The required wages for certain projects receiving the tax break is also a point of confusion.
The law sets wages for large Manhattan projects (300 rental units or more) south of 96th Street at an average of at least $60 an hour. For projects on the Brooklyn or Queens waterfronts, the average is $45 an hour. Because the requirement is an average, the city’s comptroller or an “analogous officer” won’t enforce the wages until the projects are completed. (Bills for the many different subcontractors can’t be averaged until all the work is done).
It’s not yet clear how this will play out and what exactly will be required of developers to certify that — together — hundreds of workers were paid the required average wages. Typically, property owners aren’t aware of how much their general contractor is paying their many different subcontractors; they simply come to some sort of agreement on what to pay the general contractor. That’s likely going to change and will require developers to more carefully map out who they are hiring and what they plan to pay in order to ensure that they get the 35-year abatement, according to Robert Gilman, accounting and audit partner at Anchin.
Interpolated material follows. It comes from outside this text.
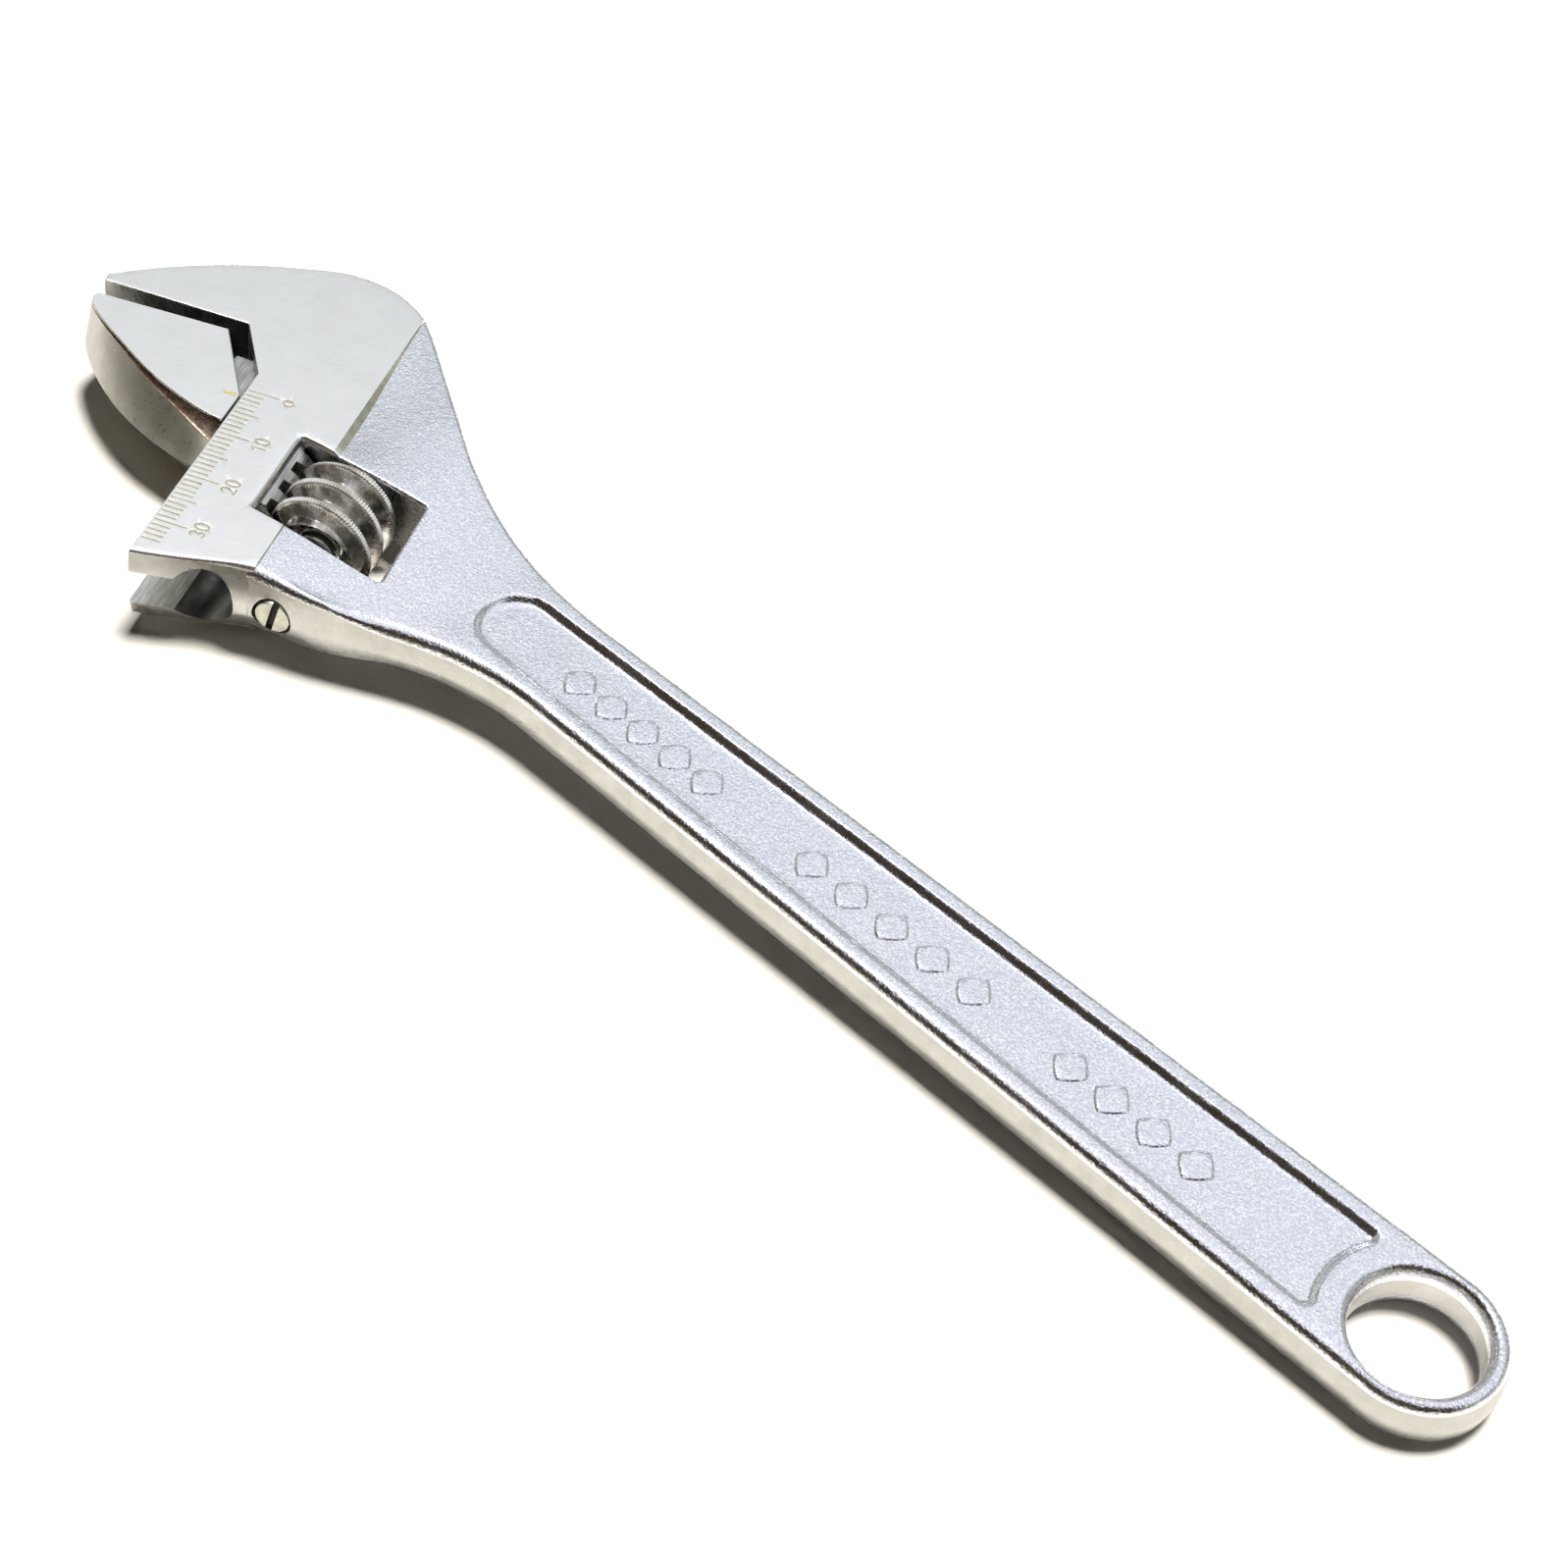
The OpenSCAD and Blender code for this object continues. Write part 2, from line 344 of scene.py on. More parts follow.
def boolean(obj, other, operation):
    """Cuts other away from obj, joins it on or keeps what they share, and removes other."""
    m = obj.modifiers.new("cut", "BOOLEAN")
    m.operation, m.object, m.solver = operation, other, "EXACT"
    dg = bpy.context.evaluated_depsgraph_get()
    mesh = bpy.data.meshes.new_from_object(obj.evaluated_get(dg))
    obj.modifiers.clear()
    old = obj.data
    obj.data = mesh
    bpy.data.meshes.remove(old)
    bpy.data.objects.remove(other)


def add_materials(obj, *mats):
    """Gives obj these materials, in this order."""
    for m in mats:
        obj.data.materials.append(m)


def tube_faces(rings, n, closed=False, caps=True):
    """Faces between rings of n points each, then a cap at both ends unless the last ring joins the first."""
    faces = []
    for a in range(rings if closed else rings - 1):
        b = (a + 1) % rings
        for j in range(n):
            k = (j + 1) % n
            faces.append((a * n + j, a * n + k, b * n + k, b * n + j))
    if caps and not closed:
        faces += [tuple(range(n)), tuple((rings - 1) * n + j for j in range(n))]
    return faces


def lathe(profile, origin_u, sides=96, closed=False):
    """Points and faces of a turned shape about an axis along v at depth origin_u. profile: (radius, v)."""
    verts = []
    for r, v in profile:
        for j in range(sides):
            a = 2 * math.pi * j / sides
            verts.append((*head(origin_u + r * math.cos(a), v), r * math.sin(a)))
    return verts, tube_faces(len(profile), sides, closed)


def prism(points, z0, z1):
    """A straight solid on a plan outline of (x, y) points."""
    verts = [(p[0], p[1], z) for z in (z0, z1) for p in points]
    return verts, tube_faces(2, len(points))


def inside(points, loop):
    """Which points lie inside a closed loop."""
    px, py = points[:, 0][:, None], points[:, 1][:, None]
    x0, y0 = loop[:, 0], loop[:, 1]
    x1, y1 = np.roll(x0, -1), np.roll(y0, -1)
    crosses = (y0 > py) != (y1 > py)
    with np.errstate(divide="ignore", invalid="ignore"):
        at = x0 + (py - y0) * (x1 - x0) / (y1 - y0)
    return (np.sum(crosses & (px < at), axis=1) % 2) == 1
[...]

“It could be a very complicated calculation and verification process,” Gilman said. “You have to know the entire parameters of what you’re doing.”
Condo projects eligible for the abatement don’t have to pay these higher average wages. This stands out among the three exclusions laid out in the law, which include projects that are 50-percent affordable and those where the owner has signed a project labor agreement (meaning that they’re paying union wages anyway.) Gilman said condo projects aren’t subject to the wage requirement because the units are “relatively inexpensive” and few in number. Weissenberg agreed, saying the exclusion is a compromise that will aid middle-income buyers. He remarked that the tax abatement is needed to counter “astronomical” land prices.
“It’s something that the industry really needs, and something the region really needs to create affordable housing,” he said. “There’s only so many multimillionaires who can buy condos and co-ops. Everybody else needs somewhere to live too.”